TTPM.com: Summer – Let the Games Begin!

By Ana Picazo, Founder and Editor, Finding Bonggamom, and Blogger at Being Savvy Silicon Valley

Summer camp? Summer shmamp! We’ve had ten weeks of summer vacation, and my kids have spent just two of those at a summer camp. The rest of the time they have been at home with me. But they haven’t been bored at all. We’ve gone berry picking, visited museums, taken swimming lessons. They’ve spent some time doing activity workbooks and reading to keep their young minds fresh and ready for the upcoming schoolyear. But most of the time they’ve just been playing, by themselves and with each other. There’s a whole summer’s worth of games that children can play, and they don’t need a camp counselor to do it. Here are some that we’ve been playing all summer:

ana-picazo-pool-partyPool Games
Now that all 3 of my kids can swim, they’re not restricted to the shallow end, and they enjoy pool games more than ever. We always take a giant mesh bag filled with dive sticks and a couple of foam water cannons, but my kids don’t really need pool toys to have fun. One of our favorite pool games is Marco Polo, and another is Red Fish/Green Fish (it’s just like Red Light/Green Light, but in the water).
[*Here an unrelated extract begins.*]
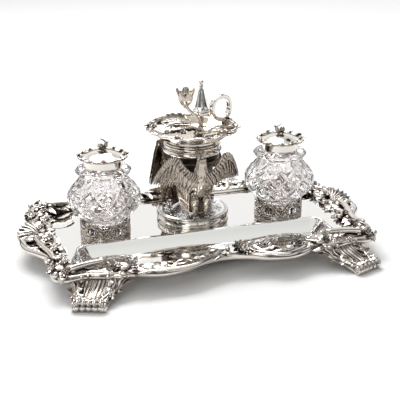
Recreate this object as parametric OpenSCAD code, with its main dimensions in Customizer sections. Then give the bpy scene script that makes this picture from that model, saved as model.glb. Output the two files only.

And you can’t beat Underwater Leapfrog — taking turns swimming underwater through a tunnel made by the other players’ legs!

Water Games
Who needs a pool to have some splashy fun? Some days I’m just too lazy to get all our swim gear together and head to the community pool, so I fill up a big bucket of water and let them loose. That bucket of water can turn into a swimming pool for dolls, an ocean for ships and sharks and divers, a cauldron for all kinds of magic brews, or ammunition for water guns and water balloons. For a real treat, I let them run through the sprinklers and squirt each other with the garden hose. And if our water session extends into the late afternoon, we sometimes get the shampoo and soap out, and give the kids a fun outdoor shower.

Chalk Games
Chalk is more than just something to draw pretty pictures on the sidewalk with. It’s also crucial to setting up our driveway games of hopscotch, foursquare and soccer — how else would we figure out where the boundaries are? We also like to draw circles on the driveway and use them in a fun freeze dance (when the music stops, anyone who’s not standing on a circle is out). Getting all that chalk off used to be such a hassle until I handed that chore to the kids. I gave them some brushes and soap and told them to go scrub the deck, and it became another fun water game.

Food Games
Bake some cookies, squeeze some lemons, paint a sign, drag out a table, open an umbrella, and voila! You’ve got a lemonade stand. My kids have done lemonade stands every year for several years now, but I still get a kick out of how seriously they pour out lemonade for their customers and how their eyes light up when the customer ponies up their twenty-five cents. Lemonade stands aren’t just a great way to help your child save up to buy a special toy; they also teach valuable lessons in customer service, counting money, making change, good hygiene. By the way, the food doesn’t have to be real to be delicious; my kids have been known to set up elaborate plastic food or Play-Doh food stands, with only their doting mama as customer.

Bike Games
We don’t have much space in our back yard, so every so often we take our bikes to the nearest neighborhood park. Our park is encircled by a bike path, and my kids love to release their pent-up energy by racing round and round the path. I can sit on a park bench and watch them tire each other out, happy in the knowledge that tonight’s bedtime will be easy and fuss-free.

All it takes for an afternoon full of fun summer games is a few simple props, a bottle of sunscreen, and a group of kids. So go and get your child together with a brother or sister or cousin or friend, try playing the games I’ve listed here, try playing your own favorites — or let the kids dream up a summer game all their own.